There is also a quieter worry, and it comes from the people closest to the open-source movement rather than its critics. The builder who writes under the handle 0xSero, whose open-source manifesto reached a large audience earlier this year, has argued in a follow-up that the open-weight window may be cresting rather than opening. The Qwen team that pushed local inference so far forward has moved on from Alibaba, open source a lower priority there now. Some labs that planned open releases reconsidered. Meta stopped putting out open weights altogether. And the next generation of inference hardware, sold in racks costing millions and back-ordered for years, threatens to hand the cost advantage back to whoever can afford to buy in at scale. His point is uncomfortable precisely because he wants open source to win: leading in usage today is not the same as being safe tomorrow.

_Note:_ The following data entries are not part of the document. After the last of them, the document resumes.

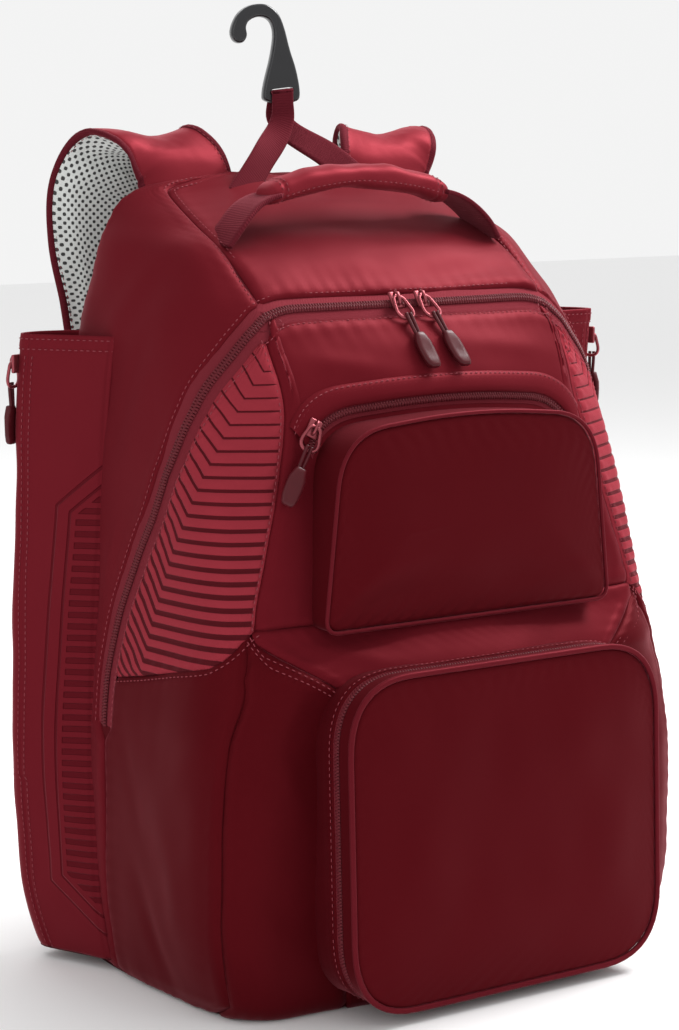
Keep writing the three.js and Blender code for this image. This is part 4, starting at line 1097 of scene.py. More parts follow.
behind_zip = np.linspace(station_at(138), station_at(182), 14)
zip_inner = np.interp(behind_zip, zip_in_low[:, 1], zip_in_low[:, 0])
zip_outer = np.interp(behind_zip, zip_out_low[:, 1], zip_out_low[:, 0])
for side, name in ((1, "right"), (-1, "left")):
    a = np.stack([side * (zip_inner - 0.1), behind_zip], -1)
    b = np.stack([side * (zip_outer + 0.1), behind_zip], -1)
    pair = (a, b) if side > 0 else (b, a)
    dress(
        patch(f"zip_end_{name}", *pair, spacing=3, relief=zip_end_relief, tucks="", skirt=0, seed=18),
        SATIN_SHADED,
        "body_cloth",
    )
for side, name in ((1, "right"), (-1, "left")):
    a, b = CREASE * [side, 1], lower_rear * [side, 1]
    pair = (a, b) if side > 0 else (b, a)
    dress(
        patch(f"lower_side_{name}", *pair, spacing=3, relief=lower_side_relief, seed=17),
        SATIN_SHADED,
        "body_cloth",
    )
    a, b = side_front * [side, 1], side_rear * [side, 1]
    pair = (a, b) if side > 0 else (b, a)
    dress(
        patch(f"side_cloth_{name}", *pair, spacing=3.2, relief=side_relief, seed=19, soft=1.0),
        SATIN,
        "body_cloth",
        f"side_panel_{name}",
    )

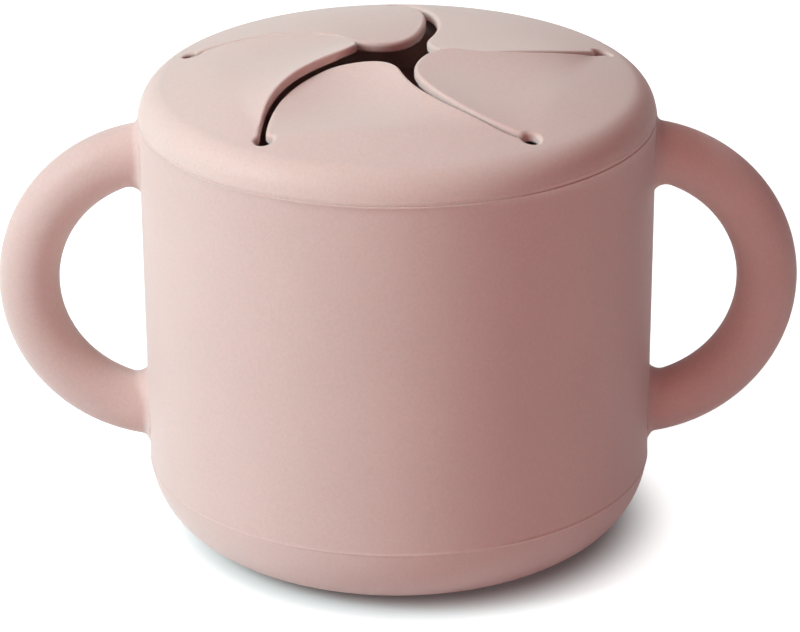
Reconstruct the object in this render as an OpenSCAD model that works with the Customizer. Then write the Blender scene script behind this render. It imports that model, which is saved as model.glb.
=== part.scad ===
// Snack container for a small child: a soft cup with two loop handles and a
// domed push-on lid. Five curved slits cut the dome into flaps that bend
// inwards and let a hand through, then close again over the food.
// Millimetres. +Z is up, X runs from handle to handle, the origin is the
// centre of the face that the cup stands on, and the front is towards -Y.

/* [Cup] */
// Outside radius where the lid meets the cup
seam_r = 44; // [40:0.5:52]
// Height of the joint between cup and lid
seam_z = 75.3; // [66:0.1:95]
// How much narrower the wall's radius is at the floor than at the seam
wall_draft = 0.6; // [0.2:0.1:2]
// Thickness of the cup's wall
cup_wall = 3; // [2.5:0.1:3.6]
// Thickness of the cup's floor over the foot recess
floor_t = 3.2; // [2:0.1:6]
// Outside radius of the rounded bottom corner
foot_corner_r = 14.2; // [10:0.1:18]
// Width of the softened corners where cup and lid meet
seam_ease = 0.35; // [0.2:0.05:0.6]
// Depth of the shallow recess under the floor
recess_depth = 0.8; // [0.4:0.1:1.5]
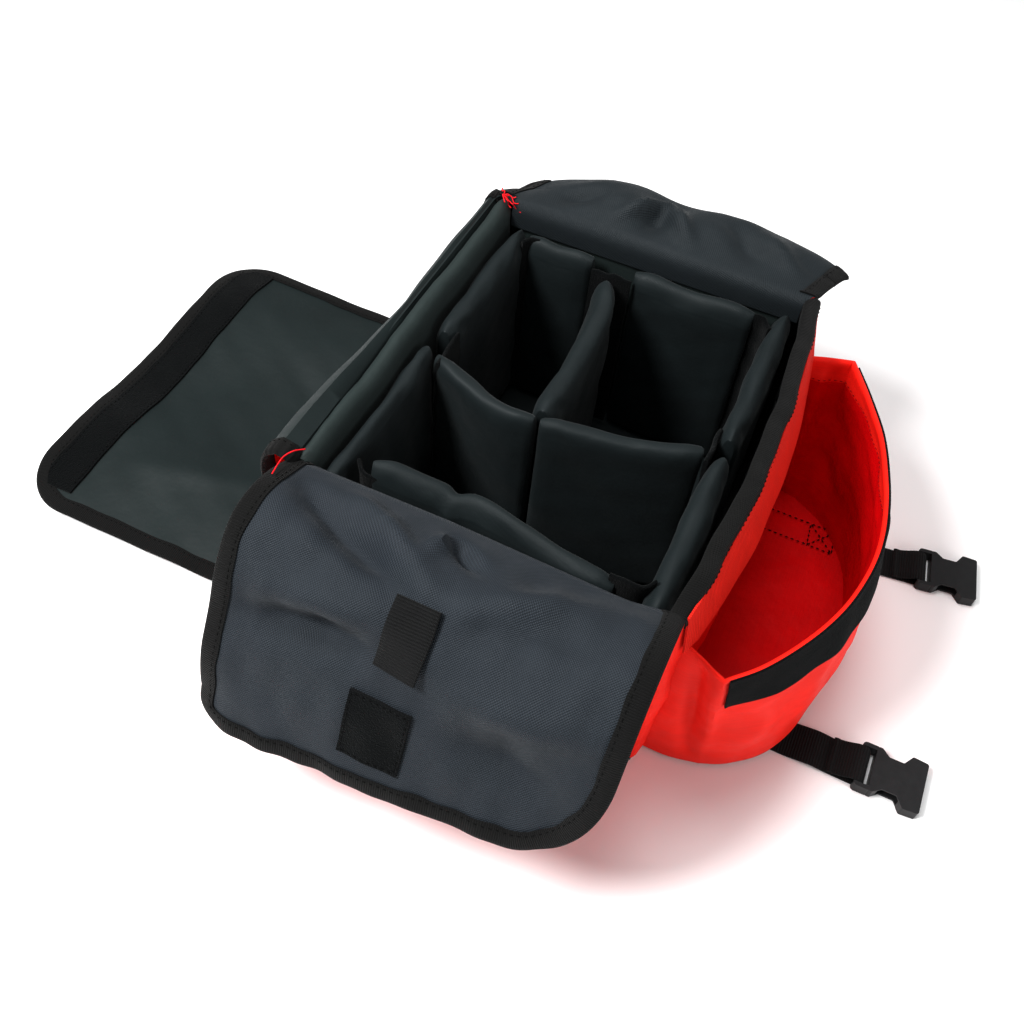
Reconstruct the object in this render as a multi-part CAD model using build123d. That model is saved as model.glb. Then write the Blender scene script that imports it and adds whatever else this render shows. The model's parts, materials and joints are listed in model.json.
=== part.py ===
"""Open padded equipment bag with a divider insert, fold-over lid, end flaps and buckle straps.

Millimetres. X runs along the bag, the pocket and buckles face -Y, the lid hangs from the +Y rim,
+Z is up, and the origin is the centre of the bag's underside, on the surface that it stands on.
"""

from build123d import *
import math
import os

# ---- Driving dimensions ----
LENGTH = 270.0  # outside, along X
DEPTH = 225.0  # outside, along Y
HEIGHT = 164.0  # top edge of the outer fabric
SKIN = 1.2  # coated outer fabric
WEBBING = 1.6  # webbing and velcro backing
WEBBING_WIDTH = 25.0
WALL_FOAM = 5.0  # padding in the front and end walls
BACK_FOAM = 12.0  # thick roll padding in the back wall
BOARD = 2.4  # stiffening board in the base
FRONT_BOW = 9.0  # how far the front wall bows out at its middle
TAPE_WIDTH = 10.0  # binding tape, seen on one face
TAPE = 0.7  # binding tape thickness, one layer
CLOTH = 2.0  # flap and lid panels: two fabrics and an interlining
HINGE_OUT = 3.5  # end flap hinge lines stand this far outside the end walls

# pocket on the front wall
POCKET_HEIGHT = 128.0
POCKET_WALL = 2.0
POCKET_ROOT_X = 122.0  # half width where the gussets meet the wall
POCKET_TOP = (132.0, -144.0, -198.0)  # corner x, corner y, mid-front y at the rim
POCKET_FLOOR = (118.0, -150.0, -212.0)  # the same at the floor

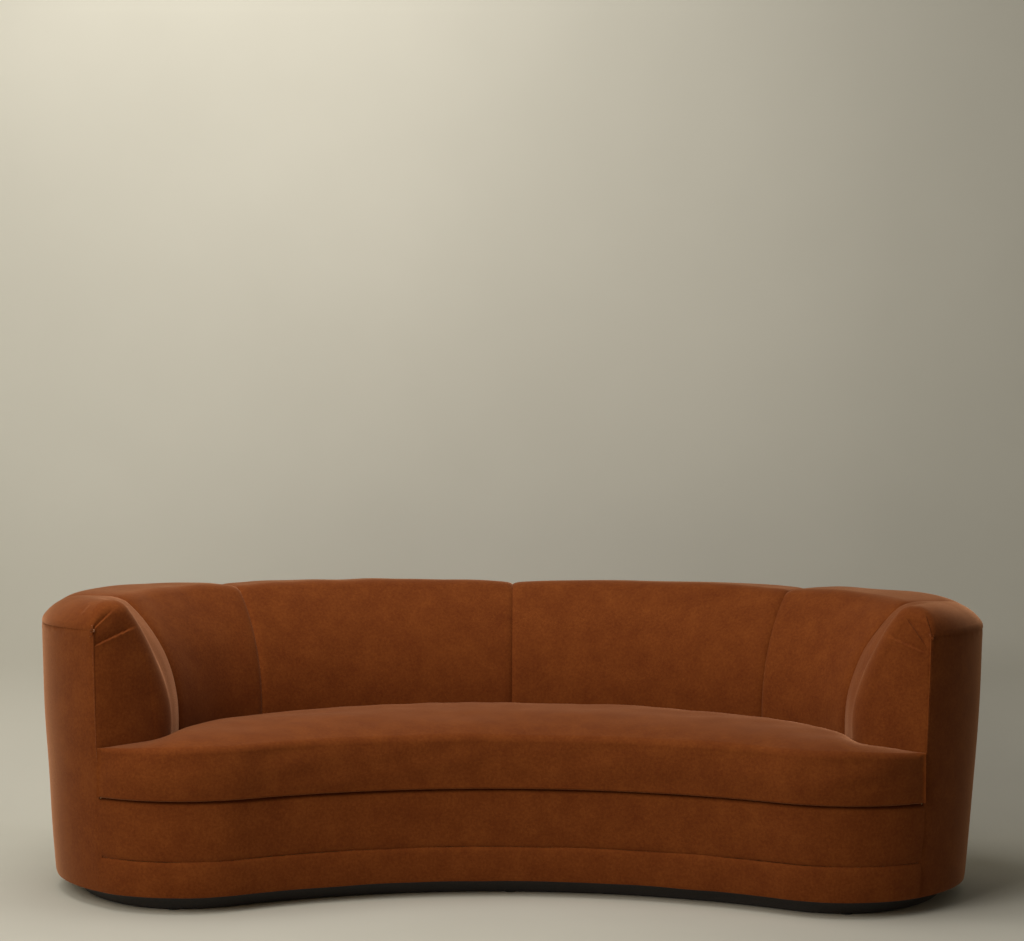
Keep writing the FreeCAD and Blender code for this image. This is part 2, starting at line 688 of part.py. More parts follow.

That is the real stakes underneath the token charts. The "build it and they will come" assumption that underwrote American AI for two years has cracked, because developers turned out to be loyal to one thing, which is what works at a price they can afford. Open-source models proved that capability is no longer something you can lock behind a premium API, because someone will replicate it, ship it cheaper, and let the world fork it. That has always been the open-source bet, and in 2026 it is showing up in the only metric that reflects what people actually run. The open question is whether the conditions that made it possible, cheap compute, cheap inference, labs willing to publish their weights, hold long enough to matter.
The models doing the most work in the world right now are open, cheap, and increasingly Chinese. The interesting question is not whether that lead holds week to week. It is what gets built on top of a world where the cheapest intelligence is also the most used, where most of the things using it are no longer people, and whether the door stays open long enough for the rest of us to walk through.